What this task involves ::
Copy exactly the lines from the one containing "add(name, wallSolid(grid, tieEndWall, -side), materials.tie);" to the one containing "obj.matrix_world = Matrix.Identity(4)", both lines included, and nothing else.

Given data ::
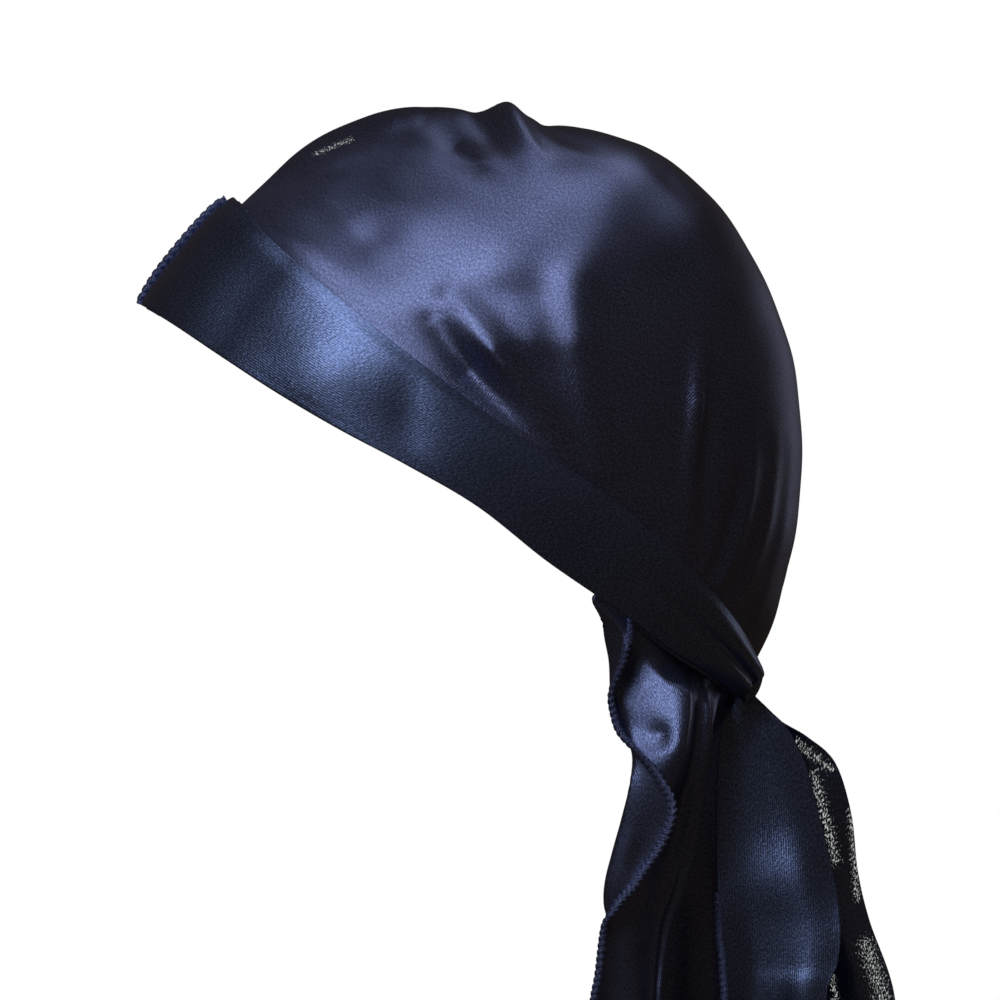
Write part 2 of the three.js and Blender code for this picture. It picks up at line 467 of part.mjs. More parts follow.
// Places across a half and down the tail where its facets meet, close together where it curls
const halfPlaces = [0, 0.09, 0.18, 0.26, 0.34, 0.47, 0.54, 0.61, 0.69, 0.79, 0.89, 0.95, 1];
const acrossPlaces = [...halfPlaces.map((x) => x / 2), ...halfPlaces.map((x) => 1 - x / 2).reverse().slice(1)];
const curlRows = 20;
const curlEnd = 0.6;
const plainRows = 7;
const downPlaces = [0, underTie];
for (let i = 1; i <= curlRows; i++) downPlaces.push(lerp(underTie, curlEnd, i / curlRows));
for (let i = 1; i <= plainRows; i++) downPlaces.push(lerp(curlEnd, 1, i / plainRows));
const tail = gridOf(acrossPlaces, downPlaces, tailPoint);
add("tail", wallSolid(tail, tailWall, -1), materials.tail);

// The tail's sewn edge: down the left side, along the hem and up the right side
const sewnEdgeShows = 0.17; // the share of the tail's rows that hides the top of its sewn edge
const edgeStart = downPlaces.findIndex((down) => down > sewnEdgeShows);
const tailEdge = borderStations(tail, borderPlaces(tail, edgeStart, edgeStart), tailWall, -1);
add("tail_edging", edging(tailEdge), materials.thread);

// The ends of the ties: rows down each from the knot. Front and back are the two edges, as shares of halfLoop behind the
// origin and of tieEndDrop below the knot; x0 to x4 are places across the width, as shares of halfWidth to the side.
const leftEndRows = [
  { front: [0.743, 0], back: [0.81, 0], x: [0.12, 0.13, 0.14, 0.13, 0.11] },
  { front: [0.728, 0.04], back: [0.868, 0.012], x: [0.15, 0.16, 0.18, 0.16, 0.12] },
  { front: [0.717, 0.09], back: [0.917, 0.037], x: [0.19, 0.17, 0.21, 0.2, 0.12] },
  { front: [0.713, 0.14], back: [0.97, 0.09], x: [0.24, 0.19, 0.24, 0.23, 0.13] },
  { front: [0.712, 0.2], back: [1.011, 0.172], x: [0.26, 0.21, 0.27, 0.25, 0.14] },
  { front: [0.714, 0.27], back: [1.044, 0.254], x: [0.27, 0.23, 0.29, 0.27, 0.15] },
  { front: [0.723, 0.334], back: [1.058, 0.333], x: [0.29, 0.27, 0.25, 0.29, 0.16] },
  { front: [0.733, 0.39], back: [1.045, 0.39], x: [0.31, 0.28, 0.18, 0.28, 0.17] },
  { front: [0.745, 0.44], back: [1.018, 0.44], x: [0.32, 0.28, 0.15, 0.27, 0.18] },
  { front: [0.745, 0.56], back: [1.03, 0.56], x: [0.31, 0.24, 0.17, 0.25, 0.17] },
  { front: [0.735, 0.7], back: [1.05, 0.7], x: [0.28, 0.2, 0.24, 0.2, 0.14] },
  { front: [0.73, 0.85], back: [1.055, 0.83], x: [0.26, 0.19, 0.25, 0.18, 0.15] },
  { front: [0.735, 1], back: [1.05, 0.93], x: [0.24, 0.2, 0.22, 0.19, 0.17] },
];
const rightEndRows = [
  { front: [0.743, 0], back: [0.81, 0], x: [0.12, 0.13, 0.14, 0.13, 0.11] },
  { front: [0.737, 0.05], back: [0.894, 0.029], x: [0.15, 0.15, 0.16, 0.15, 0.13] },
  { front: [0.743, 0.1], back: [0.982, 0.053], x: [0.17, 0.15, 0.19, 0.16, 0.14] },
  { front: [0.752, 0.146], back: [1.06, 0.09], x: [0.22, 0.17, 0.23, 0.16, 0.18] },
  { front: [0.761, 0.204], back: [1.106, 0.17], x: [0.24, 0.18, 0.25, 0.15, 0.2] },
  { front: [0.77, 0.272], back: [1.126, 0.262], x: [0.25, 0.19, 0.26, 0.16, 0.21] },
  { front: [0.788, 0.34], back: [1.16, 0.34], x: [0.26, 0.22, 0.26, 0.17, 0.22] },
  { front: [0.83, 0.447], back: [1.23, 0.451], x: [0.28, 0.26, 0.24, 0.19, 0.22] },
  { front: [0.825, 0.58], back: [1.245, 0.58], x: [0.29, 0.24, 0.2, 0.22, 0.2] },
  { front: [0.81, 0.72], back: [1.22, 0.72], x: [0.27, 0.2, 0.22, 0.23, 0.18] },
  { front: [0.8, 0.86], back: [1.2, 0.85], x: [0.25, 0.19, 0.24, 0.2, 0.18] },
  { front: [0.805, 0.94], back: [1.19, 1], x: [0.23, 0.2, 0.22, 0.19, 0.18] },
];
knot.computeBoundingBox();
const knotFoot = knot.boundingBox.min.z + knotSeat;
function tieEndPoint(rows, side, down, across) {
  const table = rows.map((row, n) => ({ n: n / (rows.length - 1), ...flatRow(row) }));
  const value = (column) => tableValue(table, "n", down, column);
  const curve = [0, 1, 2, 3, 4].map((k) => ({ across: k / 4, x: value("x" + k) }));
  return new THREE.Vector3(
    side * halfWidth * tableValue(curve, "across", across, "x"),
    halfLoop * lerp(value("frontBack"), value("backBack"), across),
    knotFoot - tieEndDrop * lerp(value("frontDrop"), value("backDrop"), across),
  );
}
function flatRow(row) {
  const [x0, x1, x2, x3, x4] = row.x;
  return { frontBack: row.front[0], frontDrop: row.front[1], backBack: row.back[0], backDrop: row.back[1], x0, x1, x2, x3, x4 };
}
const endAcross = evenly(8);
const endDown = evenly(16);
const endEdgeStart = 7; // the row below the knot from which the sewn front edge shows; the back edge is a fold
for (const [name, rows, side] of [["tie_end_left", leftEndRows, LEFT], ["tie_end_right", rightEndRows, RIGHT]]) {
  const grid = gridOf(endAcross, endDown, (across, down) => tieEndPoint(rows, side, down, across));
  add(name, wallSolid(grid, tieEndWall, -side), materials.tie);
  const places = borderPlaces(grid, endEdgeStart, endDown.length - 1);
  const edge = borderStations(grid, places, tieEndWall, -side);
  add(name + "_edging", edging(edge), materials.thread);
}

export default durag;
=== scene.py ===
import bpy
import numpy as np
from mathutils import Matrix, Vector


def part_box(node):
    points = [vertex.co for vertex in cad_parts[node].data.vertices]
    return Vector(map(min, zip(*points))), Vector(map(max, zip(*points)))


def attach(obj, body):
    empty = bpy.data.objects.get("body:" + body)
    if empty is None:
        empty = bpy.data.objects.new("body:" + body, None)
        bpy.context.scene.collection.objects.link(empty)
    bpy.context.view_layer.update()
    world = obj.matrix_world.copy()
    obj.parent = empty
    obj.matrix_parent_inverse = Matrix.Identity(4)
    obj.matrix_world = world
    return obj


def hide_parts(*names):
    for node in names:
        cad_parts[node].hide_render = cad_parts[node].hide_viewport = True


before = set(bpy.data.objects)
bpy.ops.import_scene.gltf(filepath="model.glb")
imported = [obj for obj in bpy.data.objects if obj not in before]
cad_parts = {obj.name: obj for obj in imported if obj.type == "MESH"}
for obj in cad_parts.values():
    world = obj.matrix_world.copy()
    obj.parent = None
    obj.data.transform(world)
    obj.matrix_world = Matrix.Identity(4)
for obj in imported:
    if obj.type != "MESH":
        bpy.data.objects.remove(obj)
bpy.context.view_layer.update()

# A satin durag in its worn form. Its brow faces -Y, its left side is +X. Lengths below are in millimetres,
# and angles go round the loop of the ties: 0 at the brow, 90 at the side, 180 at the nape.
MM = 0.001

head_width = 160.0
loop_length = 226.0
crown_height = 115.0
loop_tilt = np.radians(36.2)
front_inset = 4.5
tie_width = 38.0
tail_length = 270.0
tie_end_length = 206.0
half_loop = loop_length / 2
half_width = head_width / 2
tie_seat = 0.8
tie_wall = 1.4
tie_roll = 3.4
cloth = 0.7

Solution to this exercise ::
  add(name, wallSolid(grid, tieEndWall, -side), materials.tie);
  const places = borderPlaces(grid, endEdgeStart, endDown.length - 1);
  const edge = borderStations(grid, places, tieEndWall, -side);
  add(name + "_edging", edging(edge), materials.thread);
}

export default durag;
=== scene.py ===
import bpy
import numpy as np
from mathutils import Matrix, Vector


def part_box(node):
    points = [vertex.co for vertex in cad_parts[node].data.vertices]
    return Vector(map(min, zip(*points))), Vector(map(max, zip(*points)))


def attach(obj, body):
    empty = bpy.data.objects.get("body:" + body)
    if empty is None:
        empty = bpy.data.objects.new("body:" + body, None)
        bpy.context.scene.collection.objects.link(empty)
    bpy.context.view_layer.update()
    world = obj.matrix_world.copy()
    obj.parent = empty
    obj.matrix_parent_inverse = Matrix.Identity(4)
    obj.matrix_world = world
    return obj


def hide_parts(*names):
    for node in names:
        cad_parts[node].hide_render = cad_parts[node].hide_viewport = True


before = set(bpy.data.objects)
bpy.ops.import_scene.gltf(filepath="model.glb")
imported = [obj for obj in bpy.data.objects if obj not in before]
cad_parts = {obj.name: obj for obj in imported if obj.type == "MESH"}
for obj in cad_parts.values():
    world = obj.matrix_world.copy()
    obj.parent = None
    obj.data.transform(world)
    obj.matrix_world = Matrix.Identity(4)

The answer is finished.